What You Absolutely Need to Know To Get A Separation Agreement in Ontario!
If you’re looking for a way to avoid family court, then you should negotiate a separation agreement with your former spouse.
Hi, my name is Thomas O’Malley. I’m an experienced family lawyer in Durham Region and the GTA.
I’ve discussed in other videos how to deal with the legal issues in your separation or divorce in family court.
However, as I mentioned, you can skip family court by negotiating an effective separation agreement with your former spouse.
Your spouse must be willing to take a reasonable position on the various family law issues in your separation or divorce to successfully negotiate a separation agreement.
If your spouse is unreasonable on important legal issues in your case and they will not budge from this position, you might have to go to family court to resolve these legal issues. Your family lawyer will advise on the best approach to take in your situation.

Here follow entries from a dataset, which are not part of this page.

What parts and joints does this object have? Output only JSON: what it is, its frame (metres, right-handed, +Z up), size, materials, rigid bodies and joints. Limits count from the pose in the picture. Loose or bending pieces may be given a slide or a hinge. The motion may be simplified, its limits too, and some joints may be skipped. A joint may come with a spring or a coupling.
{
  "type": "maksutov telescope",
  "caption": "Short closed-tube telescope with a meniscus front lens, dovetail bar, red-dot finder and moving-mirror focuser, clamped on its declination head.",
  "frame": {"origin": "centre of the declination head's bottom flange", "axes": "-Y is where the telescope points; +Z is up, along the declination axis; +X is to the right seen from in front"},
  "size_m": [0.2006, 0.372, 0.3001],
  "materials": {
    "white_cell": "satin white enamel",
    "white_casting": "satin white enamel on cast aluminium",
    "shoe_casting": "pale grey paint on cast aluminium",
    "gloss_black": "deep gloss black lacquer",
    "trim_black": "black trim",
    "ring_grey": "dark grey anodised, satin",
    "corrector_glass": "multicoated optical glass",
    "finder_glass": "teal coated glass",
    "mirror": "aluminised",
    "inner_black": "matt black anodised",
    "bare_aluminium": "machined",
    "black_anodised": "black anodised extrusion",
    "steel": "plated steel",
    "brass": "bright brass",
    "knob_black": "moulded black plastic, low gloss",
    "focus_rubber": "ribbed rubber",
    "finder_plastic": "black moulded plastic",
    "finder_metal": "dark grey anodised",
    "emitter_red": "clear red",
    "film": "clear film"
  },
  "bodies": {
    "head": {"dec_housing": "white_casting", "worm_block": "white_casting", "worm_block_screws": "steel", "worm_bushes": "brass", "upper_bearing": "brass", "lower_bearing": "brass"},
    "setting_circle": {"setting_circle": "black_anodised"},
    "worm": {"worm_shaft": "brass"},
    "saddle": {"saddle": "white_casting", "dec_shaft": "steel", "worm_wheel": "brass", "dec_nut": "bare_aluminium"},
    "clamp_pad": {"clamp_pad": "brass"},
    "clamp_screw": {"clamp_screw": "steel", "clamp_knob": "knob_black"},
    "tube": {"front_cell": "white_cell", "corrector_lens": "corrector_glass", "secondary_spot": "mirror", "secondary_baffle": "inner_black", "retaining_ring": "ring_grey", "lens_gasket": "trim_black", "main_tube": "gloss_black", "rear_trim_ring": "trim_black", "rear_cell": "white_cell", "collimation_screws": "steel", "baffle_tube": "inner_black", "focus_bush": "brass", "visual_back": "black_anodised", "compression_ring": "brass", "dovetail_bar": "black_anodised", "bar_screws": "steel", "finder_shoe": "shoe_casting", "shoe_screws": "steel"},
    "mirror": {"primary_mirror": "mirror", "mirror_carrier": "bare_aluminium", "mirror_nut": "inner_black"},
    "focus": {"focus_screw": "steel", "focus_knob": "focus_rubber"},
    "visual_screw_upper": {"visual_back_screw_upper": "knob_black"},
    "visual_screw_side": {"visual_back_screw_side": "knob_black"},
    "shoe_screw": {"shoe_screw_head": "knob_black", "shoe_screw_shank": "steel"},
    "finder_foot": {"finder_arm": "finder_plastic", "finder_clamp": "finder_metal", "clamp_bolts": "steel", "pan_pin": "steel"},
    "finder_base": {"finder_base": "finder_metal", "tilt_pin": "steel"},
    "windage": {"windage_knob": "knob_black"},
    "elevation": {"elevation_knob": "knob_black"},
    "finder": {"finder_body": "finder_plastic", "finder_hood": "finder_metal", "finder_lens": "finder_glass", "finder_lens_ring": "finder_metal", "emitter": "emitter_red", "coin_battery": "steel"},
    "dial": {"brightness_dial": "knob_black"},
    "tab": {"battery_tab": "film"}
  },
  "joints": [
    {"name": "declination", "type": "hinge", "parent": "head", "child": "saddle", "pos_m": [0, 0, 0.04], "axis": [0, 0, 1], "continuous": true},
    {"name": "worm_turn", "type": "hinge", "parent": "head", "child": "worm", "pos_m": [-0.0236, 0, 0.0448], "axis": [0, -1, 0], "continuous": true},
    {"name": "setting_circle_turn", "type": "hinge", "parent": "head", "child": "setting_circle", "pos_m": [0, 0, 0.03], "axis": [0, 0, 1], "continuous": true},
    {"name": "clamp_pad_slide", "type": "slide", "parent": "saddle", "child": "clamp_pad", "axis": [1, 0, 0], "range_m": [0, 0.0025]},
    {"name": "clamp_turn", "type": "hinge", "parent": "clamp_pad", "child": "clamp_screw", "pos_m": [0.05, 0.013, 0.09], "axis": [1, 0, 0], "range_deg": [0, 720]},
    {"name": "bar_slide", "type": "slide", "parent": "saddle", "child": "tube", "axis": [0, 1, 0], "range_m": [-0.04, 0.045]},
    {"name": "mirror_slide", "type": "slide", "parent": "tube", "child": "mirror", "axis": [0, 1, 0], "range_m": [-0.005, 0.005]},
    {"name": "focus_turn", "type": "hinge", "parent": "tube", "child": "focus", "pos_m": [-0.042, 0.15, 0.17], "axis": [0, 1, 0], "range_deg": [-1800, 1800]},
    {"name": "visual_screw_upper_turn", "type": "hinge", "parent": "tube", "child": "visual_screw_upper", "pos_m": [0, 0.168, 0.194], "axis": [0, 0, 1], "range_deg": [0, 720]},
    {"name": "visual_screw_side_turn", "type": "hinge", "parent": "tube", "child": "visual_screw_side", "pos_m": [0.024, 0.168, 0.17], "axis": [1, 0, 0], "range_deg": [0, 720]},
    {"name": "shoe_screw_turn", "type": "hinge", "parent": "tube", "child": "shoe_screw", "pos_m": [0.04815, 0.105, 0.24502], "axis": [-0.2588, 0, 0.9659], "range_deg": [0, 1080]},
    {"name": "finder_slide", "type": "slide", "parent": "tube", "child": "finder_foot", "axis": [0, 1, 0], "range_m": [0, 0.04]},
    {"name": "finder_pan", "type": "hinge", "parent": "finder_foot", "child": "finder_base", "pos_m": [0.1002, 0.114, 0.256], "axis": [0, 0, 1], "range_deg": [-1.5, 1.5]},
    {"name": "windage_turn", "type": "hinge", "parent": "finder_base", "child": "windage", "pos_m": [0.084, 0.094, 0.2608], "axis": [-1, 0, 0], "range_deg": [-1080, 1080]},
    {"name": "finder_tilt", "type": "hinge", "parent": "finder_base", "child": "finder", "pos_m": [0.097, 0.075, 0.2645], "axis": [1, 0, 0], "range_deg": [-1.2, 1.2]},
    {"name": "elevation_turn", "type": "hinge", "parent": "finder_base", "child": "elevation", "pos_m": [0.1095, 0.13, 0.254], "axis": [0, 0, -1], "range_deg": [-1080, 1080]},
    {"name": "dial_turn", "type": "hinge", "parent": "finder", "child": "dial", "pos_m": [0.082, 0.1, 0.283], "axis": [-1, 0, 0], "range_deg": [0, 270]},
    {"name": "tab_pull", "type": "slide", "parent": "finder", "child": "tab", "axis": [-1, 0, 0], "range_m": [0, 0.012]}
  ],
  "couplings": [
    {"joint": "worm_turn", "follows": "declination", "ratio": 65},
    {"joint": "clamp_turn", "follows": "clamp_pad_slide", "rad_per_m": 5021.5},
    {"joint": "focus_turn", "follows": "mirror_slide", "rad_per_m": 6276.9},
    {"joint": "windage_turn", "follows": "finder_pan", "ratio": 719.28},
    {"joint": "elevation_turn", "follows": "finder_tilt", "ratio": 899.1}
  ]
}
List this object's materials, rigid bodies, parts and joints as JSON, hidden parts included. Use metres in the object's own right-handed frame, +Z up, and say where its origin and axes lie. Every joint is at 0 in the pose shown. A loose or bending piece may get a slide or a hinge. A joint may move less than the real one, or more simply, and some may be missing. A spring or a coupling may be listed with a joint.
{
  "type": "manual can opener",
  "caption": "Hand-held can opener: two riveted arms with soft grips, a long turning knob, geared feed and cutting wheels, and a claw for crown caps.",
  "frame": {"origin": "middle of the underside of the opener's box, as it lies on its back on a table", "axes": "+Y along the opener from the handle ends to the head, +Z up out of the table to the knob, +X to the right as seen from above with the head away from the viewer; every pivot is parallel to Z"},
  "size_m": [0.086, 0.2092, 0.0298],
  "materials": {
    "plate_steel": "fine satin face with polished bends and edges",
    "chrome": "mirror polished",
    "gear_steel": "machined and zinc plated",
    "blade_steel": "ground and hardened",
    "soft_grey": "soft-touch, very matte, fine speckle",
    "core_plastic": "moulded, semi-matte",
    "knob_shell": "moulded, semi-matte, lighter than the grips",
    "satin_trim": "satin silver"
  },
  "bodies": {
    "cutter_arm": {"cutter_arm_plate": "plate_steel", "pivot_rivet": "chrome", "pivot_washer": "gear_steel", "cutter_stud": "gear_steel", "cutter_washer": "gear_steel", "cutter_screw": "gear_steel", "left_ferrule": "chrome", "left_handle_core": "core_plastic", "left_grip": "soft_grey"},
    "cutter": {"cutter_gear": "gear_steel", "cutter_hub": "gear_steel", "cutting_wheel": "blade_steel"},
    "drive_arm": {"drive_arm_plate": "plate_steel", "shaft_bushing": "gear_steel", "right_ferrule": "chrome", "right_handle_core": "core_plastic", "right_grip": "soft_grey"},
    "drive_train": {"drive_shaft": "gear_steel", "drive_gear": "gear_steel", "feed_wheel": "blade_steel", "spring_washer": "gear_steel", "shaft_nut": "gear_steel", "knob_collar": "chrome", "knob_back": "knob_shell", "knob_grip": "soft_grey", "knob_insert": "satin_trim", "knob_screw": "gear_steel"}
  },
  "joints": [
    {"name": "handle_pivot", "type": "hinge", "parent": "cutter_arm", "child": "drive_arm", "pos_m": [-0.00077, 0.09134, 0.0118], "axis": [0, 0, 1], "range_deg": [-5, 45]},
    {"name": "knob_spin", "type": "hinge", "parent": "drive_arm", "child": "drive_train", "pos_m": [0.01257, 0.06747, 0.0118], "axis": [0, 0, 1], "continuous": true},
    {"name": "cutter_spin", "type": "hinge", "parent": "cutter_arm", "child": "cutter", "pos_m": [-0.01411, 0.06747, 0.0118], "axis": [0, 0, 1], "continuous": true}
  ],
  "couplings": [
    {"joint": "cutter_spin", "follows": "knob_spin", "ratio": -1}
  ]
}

When you negotiate a separation agreement, your lawyer will first carefully advise you on your family law rights based on the facts of your situation and the application of Ontario family law principles to your situation.
You must also make sure your spouse has provided you with full financial disclosure before you send a proposed separation agreement to your former spouse. You must also provide full financial disclosure to your spouse.

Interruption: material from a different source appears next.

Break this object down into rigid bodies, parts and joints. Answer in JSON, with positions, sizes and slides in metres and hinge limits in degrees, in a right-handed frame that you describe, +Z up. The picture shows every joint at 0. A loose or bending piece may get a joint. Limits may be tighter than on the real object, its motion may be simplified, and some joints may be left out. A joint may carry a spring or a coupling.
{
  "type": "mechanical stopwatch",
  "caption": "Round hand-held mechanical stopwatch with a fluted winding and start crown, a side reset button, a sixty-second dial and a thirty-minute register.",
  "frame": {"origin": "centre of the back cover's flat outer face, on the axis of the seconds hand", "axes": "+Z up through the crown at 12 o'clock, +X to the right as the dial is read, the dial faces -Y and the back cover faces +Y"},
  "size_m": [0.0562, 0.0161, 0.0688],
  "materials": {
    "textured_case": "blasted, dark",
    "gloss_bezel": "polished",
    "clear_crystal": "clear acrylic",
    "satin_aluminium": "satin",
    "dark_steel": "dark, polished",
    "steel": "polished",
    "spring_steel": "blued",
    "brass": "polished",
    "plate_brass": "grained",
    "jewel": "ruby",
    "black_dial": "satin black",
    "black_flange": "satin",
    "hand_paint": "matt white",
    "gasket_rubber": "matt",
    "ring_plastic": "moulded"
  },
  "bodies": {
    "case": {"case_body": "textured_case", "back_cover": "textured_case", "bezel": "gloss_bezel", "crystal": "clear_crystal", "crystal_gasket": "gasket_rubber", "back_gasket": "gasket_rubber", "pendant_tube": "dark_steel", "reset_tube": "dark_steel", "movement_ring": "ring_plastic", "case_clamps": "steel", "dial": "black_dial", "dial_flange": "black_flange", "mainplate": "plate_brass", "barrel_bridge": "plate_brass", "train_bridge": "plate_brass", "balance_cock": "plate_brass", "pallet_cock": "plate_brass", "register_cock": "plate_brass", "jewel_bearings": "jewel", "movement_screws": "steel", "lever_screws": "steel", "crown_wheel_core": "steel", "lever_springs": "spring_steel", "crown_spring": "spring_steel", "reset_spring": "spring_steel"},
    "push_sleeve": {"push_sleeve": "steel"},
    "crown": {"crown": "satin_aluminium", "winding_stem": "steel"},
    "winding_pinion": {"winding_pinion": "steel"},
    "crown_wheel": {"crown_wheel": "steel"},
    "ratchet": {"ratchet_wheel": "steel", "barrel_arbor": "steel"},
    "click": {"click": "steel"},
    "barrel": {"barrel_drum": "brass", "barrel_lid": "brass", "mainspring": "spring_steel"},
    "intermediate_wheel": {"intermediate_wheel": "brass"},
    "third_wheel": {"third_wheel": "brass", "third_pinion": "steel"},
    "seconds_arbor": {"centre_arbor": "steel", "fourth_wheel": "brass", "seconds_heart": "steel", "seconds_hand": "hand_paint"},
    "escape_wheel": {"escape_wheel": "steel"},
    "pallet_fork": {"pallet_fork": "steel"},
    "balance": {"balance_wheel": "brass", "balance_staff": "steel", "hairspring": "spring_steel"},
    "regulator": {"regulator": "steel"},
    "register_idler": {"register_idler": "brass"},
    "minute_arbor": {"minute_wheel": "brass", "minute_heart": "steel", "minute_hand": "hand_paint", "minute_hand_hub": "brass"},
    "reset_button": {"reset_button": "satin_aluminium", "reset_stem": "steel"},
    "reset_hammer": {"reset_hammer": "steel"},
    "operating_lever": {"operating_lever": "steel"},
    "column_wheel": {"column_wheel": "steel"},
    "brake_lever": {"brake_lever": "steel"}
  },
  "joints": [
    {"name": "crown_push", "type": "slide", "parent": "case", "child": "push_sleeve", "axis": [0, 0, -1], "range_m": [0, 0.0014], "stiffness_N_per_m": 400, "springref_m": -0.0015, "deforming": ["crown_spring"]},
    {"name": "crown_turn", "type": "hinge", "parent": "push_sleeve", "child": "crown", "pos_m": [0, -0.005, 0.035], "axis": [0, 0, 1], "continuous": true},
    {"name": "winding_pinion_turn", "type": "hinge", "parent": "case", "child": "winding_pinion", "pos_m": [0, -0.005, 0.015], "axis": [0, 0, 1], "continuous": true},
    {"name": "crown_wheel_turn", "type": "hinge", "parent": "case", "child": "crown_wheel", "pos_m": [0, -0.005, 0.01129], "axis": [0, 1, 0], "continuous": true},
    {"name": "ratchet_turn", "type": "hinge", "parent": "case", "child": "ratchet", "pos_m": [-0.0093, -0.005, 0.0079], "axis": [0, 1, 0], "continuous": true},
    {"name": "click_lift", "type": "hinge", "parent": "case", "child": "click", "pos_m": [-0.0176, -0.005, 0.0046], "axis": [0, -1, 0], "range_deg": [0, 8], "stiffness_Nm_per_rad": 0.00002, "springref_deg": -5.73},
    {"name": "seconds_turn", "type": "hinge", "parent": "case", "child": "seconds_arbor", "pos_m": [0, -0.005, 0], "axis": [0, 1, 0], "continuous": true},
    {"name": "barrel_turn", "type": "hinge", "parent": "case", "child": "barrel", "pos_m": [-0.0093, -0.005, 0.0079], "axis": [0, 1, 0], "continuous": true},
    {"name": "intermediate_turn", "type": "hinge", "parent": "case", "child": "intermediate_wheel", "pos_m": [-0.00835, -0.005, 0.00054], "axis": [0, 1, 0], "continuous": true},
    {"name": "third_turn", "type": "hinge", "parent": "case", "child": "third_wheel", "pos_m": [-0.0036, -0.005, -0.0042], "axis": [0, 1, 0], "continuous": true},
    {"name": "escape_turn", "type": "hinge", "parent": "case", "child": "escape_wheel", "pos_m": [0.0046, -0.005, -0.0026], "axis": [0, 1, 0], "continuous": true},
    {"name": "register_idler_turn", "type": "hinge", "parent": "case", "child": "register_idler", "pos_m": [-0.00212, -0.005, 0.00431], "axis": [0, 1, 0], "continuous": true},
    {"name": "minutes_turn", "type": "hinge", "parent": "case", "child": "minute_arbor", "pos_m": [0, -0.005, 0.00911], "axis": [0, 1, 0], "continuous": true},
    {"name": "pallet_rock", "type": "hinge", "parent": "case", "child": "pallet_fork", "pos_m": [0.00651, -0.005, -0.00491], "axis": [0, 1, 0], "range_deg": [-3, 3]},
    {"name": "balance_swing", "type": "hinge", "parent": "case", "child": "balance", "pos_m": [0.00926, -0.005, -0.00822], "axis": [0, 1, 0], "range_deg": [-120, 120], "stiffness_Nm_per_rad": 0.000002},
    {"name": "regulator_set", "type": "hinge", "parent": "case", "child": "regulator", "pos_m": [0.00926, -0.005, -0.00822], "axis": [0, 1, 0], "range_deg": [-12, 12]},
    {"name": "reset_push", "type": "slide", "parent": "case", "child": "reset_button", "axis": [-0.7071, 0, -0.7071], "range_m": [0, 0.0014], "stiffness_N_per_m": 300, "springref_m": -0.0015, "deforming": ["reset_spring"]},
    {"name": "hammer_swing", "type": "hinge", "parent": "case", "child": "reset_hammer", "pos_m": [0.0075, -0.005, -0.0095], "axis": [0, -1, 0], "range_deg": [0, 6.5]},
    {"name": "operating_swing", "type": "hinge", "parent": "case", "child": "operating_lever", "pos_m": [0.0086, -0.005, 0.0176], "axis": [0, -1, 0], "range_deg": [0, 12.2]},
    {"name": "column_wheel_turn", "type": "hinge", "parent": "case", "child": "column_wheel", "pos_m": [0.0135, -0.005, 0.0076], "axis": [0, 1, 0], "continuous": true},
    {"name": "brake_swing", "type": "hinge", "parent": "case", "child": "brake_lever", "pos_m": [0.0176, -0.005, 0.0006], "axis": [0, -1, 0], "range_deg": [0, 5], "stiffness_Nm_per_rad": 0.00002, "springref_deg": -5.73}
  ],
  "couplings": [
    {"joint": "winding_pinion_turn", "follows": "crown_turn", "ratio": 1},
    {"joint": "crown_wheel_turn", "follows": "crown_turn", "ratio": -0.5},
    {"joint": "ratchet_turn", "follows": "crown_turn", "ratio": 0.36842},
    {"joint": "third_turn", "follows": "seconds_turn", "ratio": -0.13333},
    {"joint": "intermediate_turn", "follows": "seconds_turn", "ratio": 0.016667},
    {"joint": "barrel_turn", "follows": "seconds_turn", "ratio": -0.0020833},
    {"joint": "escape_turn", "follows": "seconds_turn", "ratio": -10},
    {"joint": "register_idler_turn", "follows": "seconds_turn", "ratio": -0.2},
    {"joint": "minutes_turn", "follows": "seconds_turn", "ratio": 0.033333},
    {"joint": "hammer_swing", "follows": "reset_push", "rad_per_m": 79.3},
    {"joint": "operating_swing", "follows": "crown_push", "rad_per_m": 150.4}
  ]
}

Full financial disclosure means that you must provide a detailed Financial Statement with the support documents showing the value of your assets and the amounts of your debts to your spouse. Your spouse must provide the same information and documents to you.
Be prepared for some “back and forth” in negotiating your separation agreement with your spouse. This means that your spouse will very likely send you some proposed changes to the separation agreement that they want.
When you and your spouse take reasonable positions on the various legal issues in your situation, it’s very likely that you can settle your issues with a signed separation agreement.
When you and your spouse have signed a separation agreement, then your family law issues are now resolved or settled.
You can now get what is called an uncontested divorce. An uncontested divorce means that you are simply seeking to get a divorce order in family court since you have already resolved the legal issues in your case in a signed separation agreement with your spouse.
In other words, there’s nothing for your spouse to challenge or contest since you and your former spouse have already resolved your family law issues.
When you hear the term a contested divorce, this means that spouses are dealing with the divorce-related issues in family court, such as child custody and access, child support, spousal support and property issues.
You avoid this contested divorce or divorce battle in family court by first negotiating a separation agreement with your spouse.
A judge will review your court documents in an uncontested divorce. They will usually only delay granting your divorce when you have not adequately explained child support payments for your children.
If you or your spouse are paying the proper amount of child support pursuant to the Ontario Child Support Guidelines, the judge will grant your divorce order after reviewing the court documents.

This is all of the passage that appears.